How true that is for me. I have learned that as a possessor of a free will, I must daily decide whom and what I will serve, which path I will follow at the forks in the road that daily rise up before me. Without explicitly resolving and daily reconfirming this I become buffeted about by every circumstance, a servant of every whim that travels across the pathways of my mind. I am acutely aware, after this many years of living, that I will serve something or someone; the question is whom or what? I allow that some can express this more lyrically than I:


"You may be an ambassador to England or France,
You may like to gamble, you might like to dance,
You may be the heavyweight champion of the world,
You may be a socialite with a long string of pearls

                                        ...

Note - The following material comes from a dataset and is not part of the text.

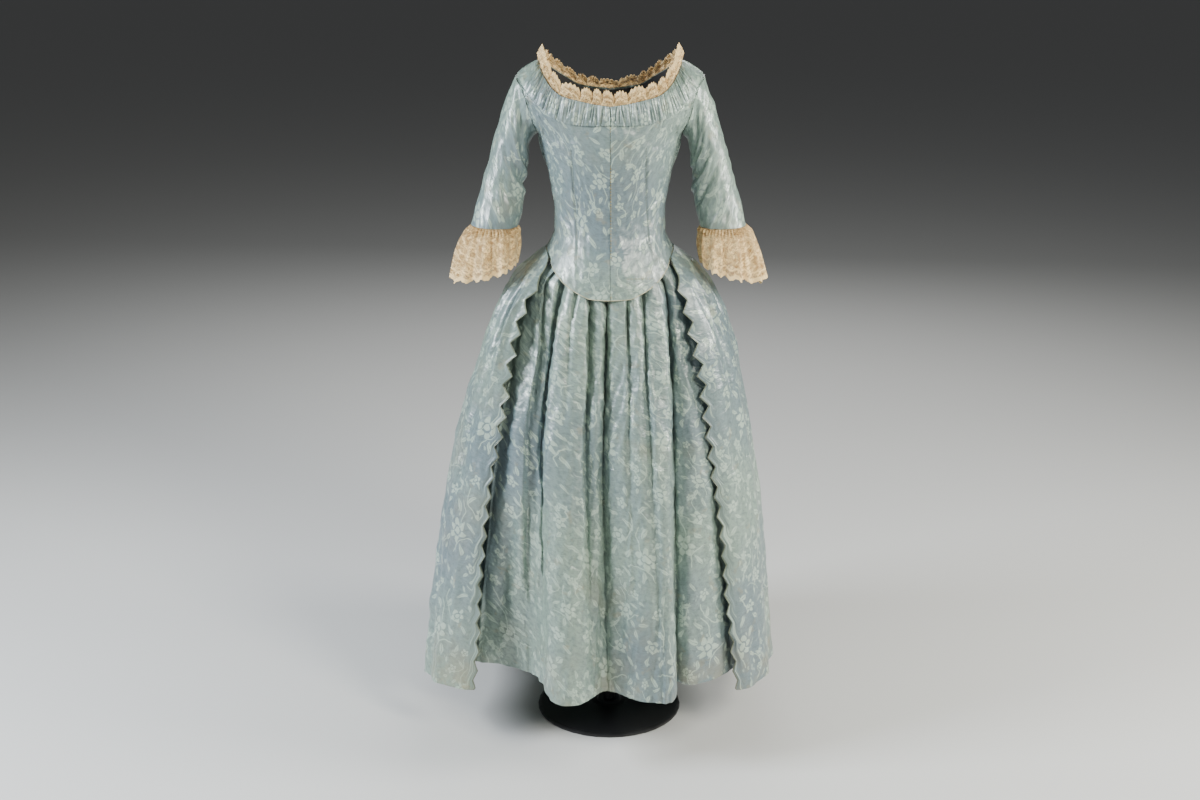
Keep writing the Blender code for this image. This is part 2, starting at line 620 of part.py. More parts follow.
def robe_point(side, along, z):
    """Point of a robe skirt: along is 0 at its front edge, 1 at its widest, and 2 beneath the sack's edge."""
    edge = (look(ROBE, side + "_edge", z), look(ROBE, "edge_y", z))
    widest = (look(ROBE, side, z), look(ROBE, side + "_y", z))
    half = look(SACK, "half_width", z)
    behind = (half + ROBE_SEAM, sack_y(half, z))
    if along <= 1.0:
        x, y = quarter(edge, widest, along)
    else:
        x, y = quarter(widest, behind, along - 1.0, True)
    out = 0.0
    fall = (ROBE["z"][-1] - z) / (ROBE["z"][-1] - ROBE_HEM_Z)
    for i, waist in enumerate(ROBE_FOLDS["waist"]):
        place = waist + (ROBE_FOLDS["hem"][i] - waist) * fall
        height = ROBE_FOLDS["waist_out"][i] + (ROBE_FOLDS["hem_out"][i] - ROBE_FOLDS["waist_out"][i]) * fall
        bell = math.exp(-((along - place) / ROBE_FOLDS["width"][i]) ** 2)
        out -= height * bell * min(1.0, FOLD_RUN_IN * fall)
    if along > FADE_FROM:
        out *= (2.0 - along) / (2.0 - FADE_FROM)
    reach = math.hypot(x, y - PLAN_Y)
    mirror = -1 if side == "right" else 1
    return np.array([mirror * (x + out * x / reach), y + out * (y - PLAN_Y) / reach, z])


def robe_skirt(side):
    """Grid of a robe skirt, with pinked teeth down its front edge."""
    grid = []
    for row in range(ROBE_ROWS + 1):
        line = []
        for along in ROBE_COLUMNS:
            top = look(ROBE_TOP, "z", along)
            z = top + (ROBE_HEM_Z - top) * row / ROBE_ROWS
            line.append(robe_point(side, along, z))
        inward = line[1] - line[0]
        depth = look(TOOTH, "depth", line[0][2])
        if 0 < row < ROBE_ROWS:
            line[0] = line[0] + inward / np.linalg.norm(inward) * depth * (1 if row % 2 else -1)
        grid.append(line)
    return np.array(grid)


def sack_y(x, z):
    """Depth of the sack behind the axis, without its pleats."""
    half = look(SACK, "half_width", z)
    edge = look(SACK, "edge", z)
    if z > WAIST_Z:
        edge = torso_y(half, z, "back") + SACK_LAP
    share = min(1.0, abs(x) / half)
    middle = max(look(SACK, "middle", z), torso_y(0.0, z, "back") + SACK_LAP)
    body = edge + (middle - edge) * (1 - share ** BULGE)
    if z > WAIST_Z:
        body = max(body, torso_y(abs(x), z, "back") + SACK_LAP)
    return body


def sack_back():
    """Grid of the sack back, whose two double box pleats hang free from the neck to the hem."""
    shares = [-share for share in reversed(BOX_PLEATS["share"][1:])] + BOX_PLEATS["share"]
    layers = list(reversed(BOX_PLEATS["layers"][1:])) + BOX_PLEATS["layers"]
    hem_z = SACK["z"][0]
    grid = []
    for rise in SACK_ROWS:
        line = []
        for share, layer in zip(shares, layers):
            neck = look(BACK_NECK, "z", abs(share) * SACK["half_width"][-1])
            z = hem_z + (neck - hem_z) * rise
            x = share * look(SACK, "half_width", z)
            y = sack_y(x, z) + layer * look(SACK, "pleat", z)
            line.append((x, y, z))
        grid.append(line)
    return np.array(grid)


def neckline():
    """Points round the whole neckline: centre front, wearer's left, centre back, and back to the front."""
    half = [(FRONT_TOP["x"][i], FRONT_TOP["z"][i], "front") for i in range(NECK_ROW + 1)]
    behind = range(BACK_NECK_ROW + 1, len(BACK_TOP["x"]))
    half += [(BACK_TOP["x"][i], BACK_TOP["z"][i], "back") for i in behind]
    half += [(x, look(BACK_NECK, "z", x), "back") for x in (0.056, 0.028, 0.0)]
    left = [(x, torso_y(x, z, face), z) for x, z, face in half]
    right = [(-x, y, z) for x, y, z in reversed(left[1:-1])]
    return np.array(left + right)


def resampled(loop, count):
    """Points spread evenly along a closed line."""
    closed = np.vstack([loop, loop[:1]])
    run = np.concatenate([[0.0], np.cumsum(np.linalg.norm(np.diff(closed, axis=0), axis=1))])
    at = np.arange(count) / count * run[-1]
    return np.stack([np.interp(at, run, closed[:, i]) for i in range(3)], axis=1)


def neck_lace():
    """Grid of the gathered lace that stands inside the neckline."""
    base = resampled(neckline(), LACE_COLUMNS)
    ahead = np.roll(base, -1, axis=0) - np.roll(base, 1, axis=0)
    inward = np.stack([-ahead[:, 1], ahead[:, 0], np.zeros(LACE_COLUMNS)], axis=1)
    inward /= np.linalg.norm(inward, axis=1, keepdims=True)
    grid = []
    for rise in LACE_RISES:
        line = []
        for k in range(LACE_COLUMNS):
            height = look(LACE_HEIGHT, "height", abs(base[k][0]))
            if base[k][1] > 0:
                height *= LACE_BACK_SHARE
            turn = 2 * math.pi * LACE_WAVES * k / LACE_COLUMNS
            wave = LACE_WAVE * math.sin(rise * 0.5 * math.pi) * math.cos(turn)
            cluster = 1 - LACE_CLUSTER + LACE_CLUSTER * math.cos(turn / 3)
            lean = SEAM + rise * (LACE_LEAN + wave)
            point = base[k] + inward[k] * lean
            line.append(point + np.array([0.0, 0.0, 1.25 * SEAM + height * cluster * rise]))
        grid.append(line)
    return np.array(grid)


def oval(half, front, back, exponent, angle):
    """Point of a rounded section at an angle from the front."""
    x = half * math.copysign(abs(math.sin(angle)) ** (2 / exponent), math.sin(angle))
    depth = front if math.cos(angle) > 0 else back
    return x, -depth * math.copysign(abs(math.cos(angle)) ** (2 / exponent), math.cos(angle))


def waistband():
    """Grid of the petticoat's waistband, close round the form."""
    grid = []
    for z in (WAIST_Z + 2 * SEAM, WAISTBAND_TOP_Z):
        sizes = [look(FORM, name, z) + WAISTBAND_GAP for name in ("half_width", "front", "back")]
        angles = [2 * math.pi * k / WAISTBAND_COLUMNS for k in range(WAISTBAND_COLUMNS)]
        grid.append([(*oval(*sizes, BULGE, angle), z) for angle in angles])
    return np.array(grid)


def form_section(z, angle):
    """Point of the dress form's surface at a height, and at an angle from the front."""
    if z <= FORM["z"][-1]:
        return oval(look(FORM, "half_width", z), look(FORM, "front", z), look(FORM, "back", z), BULGE, angle)
    inset = SILK + (CHEST_INSET if z > FORM_TOP["z"][0] else FORM_INSET)
    half = look(TORSO, "half_width", z) - inset
    if z > FORM_TOP["z"][0]:
        half = look(FORM_TOP, "half_width", z)
    rise = max(0.0, (z - CHEST_Z) / (SHOULDER_Z - CHEST_Z))
    depths = [look(TORSO, face, z) * math.sqrt(1 - rise * rise) - inset for face in ("front", "back")]
    return oval(half, depths[0], depths[1], BULGE, angle)


def form_rim_z(angle):
    """Height of the form's rim, which stays below the neckline and under the shoulders."""
    x = abs(look(FORM_TOP, "half_width", 1.29) * math.sin(angle))
    if x >= NECK_X:
        line = shoulder_z(x)
    elif math.cos(angle) > 0:
        line = curve(x, FRONT_TOP["x"][:NECK_ROW + 1], FRONT_TOP["z"][:NECK_ROW + 1])
    else:
        line = curve(x, BACK_NECK["x"] + [NECK_X], BACK_NECK["z"] + [SHOULDER_Z])
    return line - look(FORM_RIM, "drop", x)


def form_torso(collection, finish):
    """The limbless form: closed below, and scooped out above to below the neckline."""
    angles = [2 * math.pi * k / FORM_COLUMNS for k in range(FORM_COLUMNS)]
    points = []
    for z in FORM_LEVELS:
        points += [(*form_section(z, angle), z) for angle in angles]
    for rise in FORM_RISES:
        for angle in angles:
            z = FORM_LEVELS[-1] + (form_rim_z(angle) - FORM_LEVELS[-1]) * rise
            points.append((*form_section(z, angle), z))
    rim = points[-FORM_COLUMNS:]
    for share in FORM_SCOOP_SHARES:
        for x, y, z in rim:
            low_z = FORM_SCOOP_Z + (z - FORM_SCOOP_Z) * share ** FORM_SCOOP_BEND
            points.append((x * share, y * share, low_z))
    rings = len(FORM_LEVELS) + len(FORM_RISES) + len(FORM_SCOOP_SHARES)
    faces = grid_faces(rings, FORM_COLUMNS, True)
    bottom, top = len(points), len(points) + 1
    points += [(0.0, 0.0, FORM_BOTTOM_Z), (0.0, 0.0, FORM_SCOOP_Z)]
    last = (rings - 1) * FORM_COLUMNS
    for k in range(FORM_COLUMNS):
        ahead = (k + 1) % FORM_COLUMNS
        faces.append((ahead, k, bottom))
        faces.append((last + k, last + ahead, top))
    return add_mesh(collection, "form_torso", points, faces, finish)


def form_base(collection, finish):
    """The round base with the pole's flange, turned."""
    profile = [(0.0, FLANGE_Z), (0.022, FLANGE_Z), (0.026, 0.0115), (0.034, BASE_THICK + 0.001),
               (BASE_RADIUS - 0.006, BASE_THICK), (BASE_RADIUS - 0.001, 0.0055),
               (BASE_RADIUS, 0.002), (BASE_RADIUS - 0.001, 0.0), (0.0, 0.0)]
    points = [(x, 0.0, z) for x, z in profile]
    mesh = bpy.data.meshes.new("form_base")
    mesh.from_pydata(points, [(i, i + 1) for i in range(len(points) - 1)], [])
    made = bpy.data.objects.new("form_base", mesh)
    made.data.materials.append(finish)
    collection.objects.link(made)
    turn = made.modifiers.new("Turned", "SCREW")
    turn.axis = "Z"
    turn.steps = 36
    turn.render_steps = 36
    turn.use_merge_vertices = True
    turn.merge_threshold = 0.00005
    turn.use_smooth_shade = True
    return made


def form_pole(collection, finish):
    """The pole between the base's flange and the form."""
    low, high = FLANGE_Z + SEAM, FORM_BOTTOM_Z - SEAM
    mesh = bpy.data.meshes.new("form_pole")
    shape = bmesh.new()
    bmesh.ops.create_cone(shape, cap_ends=True, segments=16, radius1=POLE_RADIUS, radius2=POLE_RADIUS,
                          depth=high - low)
    shape.to_mesh(mesh)
    shape.free()
    mesh.shade_smooth()
    mesh.set_sharp_from_angle(angle=math.radians(40))
    made = bpy.data.objects.new("form_pole", mesh)
    made.location = (0.0, 0.0, (low + high) / 2)
    made.data.materials.append(finish)
    collection.objects.link(made)
    return made


def build():
    """Make every piece of the robe, its petticoat and its stand."""
    for old in list(bpy.data.objects):
        bpy.data.objects.remove(old, do_unlink=True)
    collection = bpy.data.collections.new("Robe a la francaise")
    bpy.context.scene.collection.children.link(collection)

    silk = material("Silk damask", (0.42, 0.58, 0.57), 0.38)
    lace = material("Lace", (0.78, 0.62, 0.42), 0.85)
    black = material("Black form", (0.012, 0.012, 0.013), 0.45)
    steel = material("Black steel", (0.015, 0.015, 0.016), 0.35, 0.6)

    form_base(collection, steel)
    form_pole(collection, steel)
    form_torso(collection, black)
    sheet(collection, "petticoat_waistband", waistband(), SILK, silk, closed=True)
    sheet(collection, "petticoat", petticoat(), SILK, silk, closed=True)
    for side, mirror in (("right", -1), ("left", 1)):
        sheet(collection, "bodice_front_" + side, bodice_front(mirror), SILK, silk)
        sheet(collection, "bodice_side_back_" + side, bodice_side_back(mirror), SILK, silk)
        sheet(collection, "neck_band_" + side, neck_band(mirror), SILK, silk)
        sheet(collection, "robe_skirt_" + side, robe_skirt(side), SILK, silk)
        sheet(collection, "sleeve_" + side, sleeve(side), SILK, silk, closed=True)
        sheet(collection, "sleeve_ruffle_" + side, sleeve_ruffle(side), LACE, lace, closed=True)
    sheet(collection, "sack_back", sack_back(), SILK, silk)
    sheet(collection, "neck_lace", neck_lace(), LACE, lace, closed=True)


build()
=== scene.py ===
"""Looks of a robe a la francaise in pale blue-green silk damask, with its petticoat, on a dress form."""
from __future__ import annotations

import bisect
import logging
from dataclasses import dataclass
from enum import Enum
from math import atan2, ceil, copysign, cos, exp, hypot, pi, radians, sin, sqrt
from typing import ClassVar, Sequence

import bpy
import numpy as np
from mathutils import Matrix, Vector

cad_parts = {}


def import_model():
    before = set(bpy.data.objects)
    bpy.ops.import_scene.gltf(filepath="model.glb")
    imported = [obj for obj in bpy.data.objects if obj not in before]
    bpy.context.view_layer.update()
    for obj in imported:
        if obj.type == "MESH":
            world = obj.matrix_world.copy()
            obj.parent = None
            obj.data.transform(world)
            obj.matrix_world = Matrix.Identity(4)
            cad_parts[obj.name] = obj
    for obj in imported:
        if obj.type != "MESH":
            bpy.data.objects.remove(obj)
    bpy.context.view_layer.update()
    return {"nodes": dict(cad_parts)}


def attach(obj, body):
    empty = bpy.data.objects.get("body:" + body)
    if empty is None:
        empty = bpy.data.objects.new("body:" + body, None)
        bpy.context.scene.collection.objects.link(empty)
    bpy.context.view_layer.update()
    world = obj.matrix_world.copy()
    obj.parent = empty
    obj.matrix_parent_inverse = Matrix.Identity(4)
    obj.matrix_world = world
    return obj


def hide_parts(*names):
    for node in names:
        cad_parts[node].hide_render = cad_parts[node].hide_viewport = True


LOG = logging.getLogger("robe")
BODY = "root"

Piece, Material = bpy.types.Object, bpy.types.Material
Socket, Tree = bpy.types.NodeSocket, bpy.types.NodeTree
Triple = tuple[float, float, float]

SILK_THICK = 0.0012
BAND_THICK = 0.8 * SILK_THICK
LACE_THICK = 0.0008
COVER_THICK = 0.0010
SEAM = 0.0004
LAP = 0.0023
SACK_LAP = 0.0065
BULGE = 2.2
PLAN_Y = 0.03
CHEST_Z = 1.235
SHOULDER_Z = 1.340
TIP_X, TIP_Z = 0.176, 1.3133
NECK_X = 0.137
CHEST_FRONT = 0.122
CHEST_BACK = 0.100
WAIST_Z = 0.985
PETTICOAT_HEM_Z = 0.150
ROBE_HEM_Z = 0.120
ROBE_SEAM = 0.0011
CREASE_BOW = 0.12
SMOOTH_ANGLE = 50


class Side(Enum):
    """The wearer's right or left, with the sign of its X."""

    RIGHT = -1
    LEFT = 1

    @property
    def word(self) -> str:
        """The side's name as it stands in the names of the pieces."""
        return self.name.lower()


class Held(Enum):
    """How a sheet of cloth is held."""

    DRAPED = "draped"
    HUNG = "hung"
    GATHERED = "gathered"


@dataclass(frozen=True)
class Table:
    """A short table with named columns, whose first column rises.

    Attributes:
        names: The columns' names, parted by spaces.
        rows: The rows, a value for each column.
    """

    names: str
    rows: tuple[tuple[float, ...], ...]

    def at(self, name: str, value: float) -> float:
        """Give the smooth value of a column at a value of the first one, level outside the table."""
        index = self.names.split().index(name)
        return smooth_curve(value, [row[0] for row in self.rows], [row[index] for row in self.rows])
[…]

You may be a state trooper, you might be a young Turk,
You may be the head of some big TV network,
You may be rich or poor, you may be blind or lame,
You may be living in another country under another name

                                       ...

"You may be a construction worker working on a home,
You may be living in a mansion or you might live in a dome,
You might own guns and you might even own tanks,
You might be somebody's landlord, you might even own banks

                                       ...

You may be a preacher with your spiritual pride,
You may be a city councilman taking bribes on the side,
You may be workin' in a barbershop, you may know how to cut hair,
You may be somebody's mistress, may be somebody's heir

                                      ...

But you're gonna have to serve somebody, yes indeed
You're gonna have to serve somebody,
Well, it may be the devil or it may be the Lord
But you're gonna have to serve somebody."